# Our Bessie has damp - anyone else experienced this?



## haggisbasher

Damp was found in our E495 last year but him indoors did not do anything about it! This August damp was registered again in the crockery cupboard above the sink and in the panel to the left of the sink. Was devastated as we never use our toilet/shower and when I cook I always open the roof windows and the window beside the sink. Also very very careful with water around sink - dishes are aLways washed at campsite sinks. Also van is stored from Nov - March with a cover on.

Have been told by 'checker' that it was possible that water could have been getting in where awning fitted but as our Bessie is coming up for 6 years old we could not prove this or have any comeback on the dealer.

A salutary lesson has been learned - do not wait until you van is 5 years old before having habitation check.

Just wondering if anyone else with a Bessie has had this problem and perhaps it was not the awning.

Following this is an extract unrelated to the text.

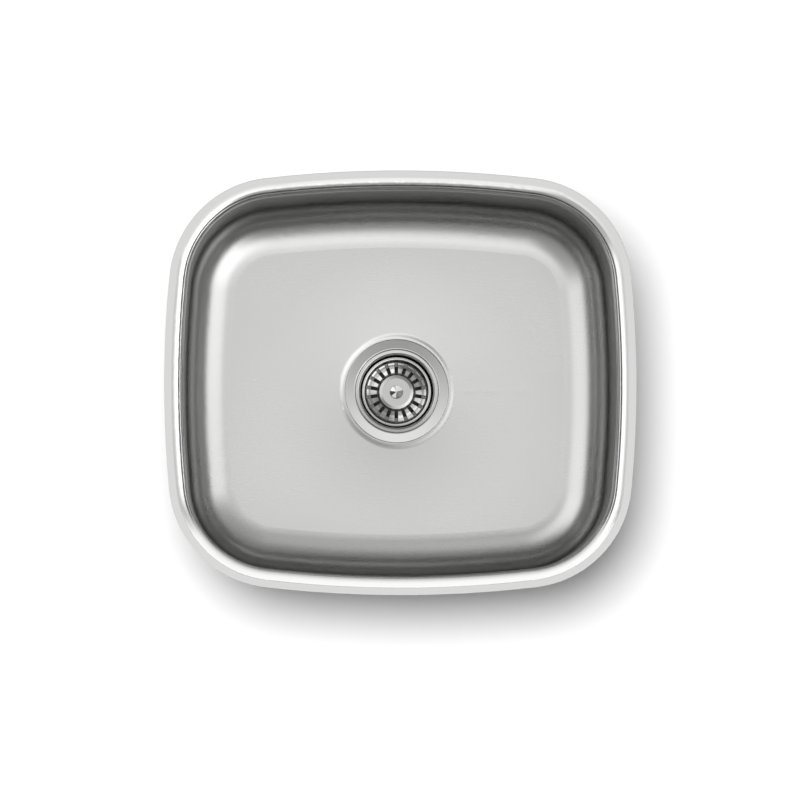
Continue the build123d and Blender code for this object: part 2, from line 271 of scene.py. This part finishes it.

Him indoors has sealed the top by the awning fixings where he thinks possible ingress of water. Been in France for 7 weeks - the cupboard wall does not feel spongy to touch now - and will have damp checked out again on our return and hope we have solved the problem but would welcome any comments.


----------



## bognormike

Several people have had damp problems on swifts of a similar age(?) , but that has been the floor.


----------



## Mrplodd

I would strongly suggest that you find out for a fact where this damp is coming from (rather than guess it's the awning)

If you don't cure the leak then you could be looking at a huge repair bill in a short period of time.


----------



## tyreman1

If your going to keep your van it's far better in the long run to spend a few hundred quid getting it sorted professionally,damp doesn't always dry out as I have found to my cost,there's no where for the water to go once it's in the wall cavity and eventually either bubbles the interior wall boarding or if left long enough will show on the outside of your van ( if ally panels).


----------



## hogan

Buy yourself a cheap damp meter and keep checking. If you slowly work out from where you find damp you may find the leak. Remember that water can travel up as well as down. I think it's called capillary action.


----------



## jonegood

Ive been told that swift are introducing a plastic composite floor because they cannot stop them leaking.

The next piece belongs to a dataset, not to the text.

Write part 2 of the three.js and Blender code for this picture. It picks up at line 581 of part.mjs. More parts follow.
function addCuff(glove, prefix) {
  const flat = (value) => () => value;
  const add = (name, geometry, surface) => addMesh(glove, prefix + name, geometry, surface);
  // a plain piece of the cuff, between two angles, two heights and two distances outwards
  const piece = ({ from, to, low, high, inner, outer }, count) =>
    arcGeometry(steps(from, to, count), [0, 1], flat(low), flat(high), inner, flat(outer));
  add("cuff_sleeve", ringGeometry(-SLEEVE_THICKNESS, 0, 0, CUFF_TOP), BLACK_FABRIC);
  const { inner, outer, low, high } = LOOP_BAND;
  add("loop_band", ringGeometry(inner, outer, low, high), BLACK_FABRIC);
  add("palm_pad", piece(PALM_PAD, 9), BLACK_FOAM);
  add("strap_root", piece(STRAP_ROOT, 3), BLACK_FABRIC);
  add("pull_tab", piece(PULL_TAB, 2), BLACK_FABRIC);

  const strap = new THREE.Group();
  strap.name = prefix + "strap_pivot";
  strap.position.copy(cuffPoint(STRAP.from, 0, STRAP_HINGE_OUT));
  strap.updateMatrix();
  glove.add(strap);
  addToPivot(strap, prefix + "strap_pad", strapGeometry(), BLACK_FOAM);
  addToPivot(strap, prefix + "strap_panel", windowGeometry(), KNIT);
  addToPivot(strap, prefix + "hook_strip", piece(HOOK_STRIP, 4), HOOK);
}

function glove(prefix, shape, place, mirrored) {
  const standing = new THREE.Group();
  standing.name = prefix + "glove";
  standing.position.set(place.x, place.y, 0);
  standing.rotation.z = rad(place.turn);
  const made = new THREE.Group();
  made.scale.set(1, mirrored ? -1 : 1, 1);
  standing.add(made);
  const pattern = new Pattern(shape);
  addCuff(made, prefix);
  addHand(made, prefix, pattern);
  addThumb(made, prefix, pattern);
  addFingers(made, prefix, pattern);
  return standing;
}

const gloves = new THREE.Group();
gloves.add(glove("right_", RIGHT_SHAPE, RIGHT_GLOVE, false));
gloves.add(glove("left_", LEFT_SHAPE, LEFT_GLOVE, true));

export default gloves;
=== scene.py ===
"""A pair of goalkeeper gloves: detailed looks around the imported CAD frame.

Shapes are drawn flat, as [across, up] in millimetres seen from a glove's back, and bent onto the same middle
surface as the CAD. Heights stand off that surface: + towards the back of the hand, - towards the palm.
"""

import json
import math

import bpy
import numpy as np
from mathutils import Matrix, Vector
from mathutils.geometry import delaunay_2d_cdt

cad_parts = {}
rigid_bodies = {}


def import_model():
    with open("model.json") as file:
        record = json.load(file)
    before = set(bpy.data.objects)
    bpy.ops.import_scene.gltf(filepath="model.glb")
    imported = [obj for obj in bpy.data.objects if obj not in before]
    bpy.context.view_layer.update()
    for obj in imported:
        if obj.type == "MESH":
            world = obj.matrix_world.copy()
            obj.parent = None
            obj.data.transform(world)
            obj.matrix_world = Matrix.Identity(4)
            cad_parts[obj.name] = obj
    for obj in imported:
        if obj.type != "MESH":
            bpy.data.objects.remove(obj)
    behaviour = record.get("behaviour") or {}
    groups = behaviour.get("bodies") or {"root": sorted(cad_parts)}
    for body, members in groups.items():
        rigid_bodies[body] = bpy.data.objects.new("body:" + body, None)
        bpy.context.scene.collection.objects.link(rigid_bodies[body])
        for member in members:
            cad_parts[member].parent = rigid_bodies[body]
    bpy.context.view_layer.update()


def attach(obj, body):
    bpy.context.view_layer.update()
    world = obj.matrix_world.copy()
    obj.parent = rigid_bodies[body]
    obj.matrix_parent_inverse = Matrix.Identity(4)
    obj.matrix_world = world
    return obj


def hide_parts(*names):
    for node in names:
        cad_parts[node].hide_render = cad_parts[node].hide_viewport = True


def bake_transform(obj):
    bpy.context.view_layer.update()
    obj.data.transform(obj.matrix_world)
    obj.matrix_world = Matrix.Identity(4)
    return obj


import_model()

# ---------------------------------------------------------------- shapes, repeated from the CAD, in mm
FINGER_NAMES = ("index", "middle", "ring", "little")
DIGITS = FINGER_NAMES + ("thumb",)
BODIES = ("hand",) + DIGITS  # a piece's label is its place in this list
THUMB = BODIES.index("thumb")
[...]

Bailey have replaced the wooden part of their wall construction with plastic wood - the much lauded Alutech simply refers to the corners. 

And Eldiss are using new 2 part glue to try and sort their problems.

Its disgraceful, they should make a better product.

You tube have some very enlightening videos on Motorhome construction. Compare the techniques and materials in a german to an an english factory. 

The Winnebago one is also worth a look.

Jon


----------



## haggisbasher

Thank you all for your constructive comments. Co-incidentally have been catching up on reading back copies of a motorhome magazine and last evening read article on damp. Apparently there is only cause for concern if reading is over a certain percentage. We have no read out on our report and wondering why. 

We intend keeping our van for another couple of years so will resolve prob on return to UK. Even if not keeping we would have to do something as I understand you get nxt to nothing when trading in so would try and sell privately and could not do that if there was damp issue.

Will post details of outcome but meantime thank you all again for taking the time to respond to my message.


----------



## Abacist

If there is a window ear your damp patch it may be that removing the window and re-sealing with sikaflex will do the job.

You should really get it under cover and dry it out before re-fitting and re-sealing otherwise you just lock the loisture in and it will continue to spread and rot wooden frames and soak through the wallboard and stain the inside walls.

The sooner that you can correct a damp patch the better and cheaper it will be to put right.


----------



## haggisbasher

Thanks Abacist - window was checked and seal is okay.


----------



## jonse

*Bessie*

If there is damp it will normaly be wetter below the entry point, if on joint see if there is a alu joint near, if so then its more likly to be the alu trim and the mastic has come un stuck or they did not put all the screws in the trim so movement has broken the seal, had to re do the whole roof side wall trim and re mastic the whole side and replace a few s s screws in the trim that were not fitted , no damp now, Water Needs a entry point and capillary action then takes over and the water flow will increas even quicker, Hope you get It sorted,


----------



## Penquin

Ours leaked into the nearside wall from the awning bracket points after the wind had lifted the whole awning making a small crack above the entry point, it spread down the wall but as it was due to a known incident it was covered by the insurance - it took 4 months to sort out; remove cupboards, remove wall inside, replace wooden frame ensure thoroughly dried out and then refit the whole lot...

Total cost approaching £5k - sp get it checked and keep checking with a low cost but reliable damp meter......

a quick search of e-Bay shows;

http://www.ebay.co.uk/bhp/caravan-damp-meter

and Youtube has guides as to how t use and understand the readings you get e.g. :






DON'T IGNORE IT< the cost will escalate rapidly beyond an economic point....

Dave


----------



## Pudsey_Bear

Leaks not confined to coachbuilt vans either, we had a leak onto the seat belts while away, got the steps out on Friday to find that where the central roof panel meets the near side roof panel, the main roof panel and side panels there was a 20mm hole, only covered by mastic, I spent a good half day dragging it all out and resealing it, I intend looking at the off side tomorrow.


----------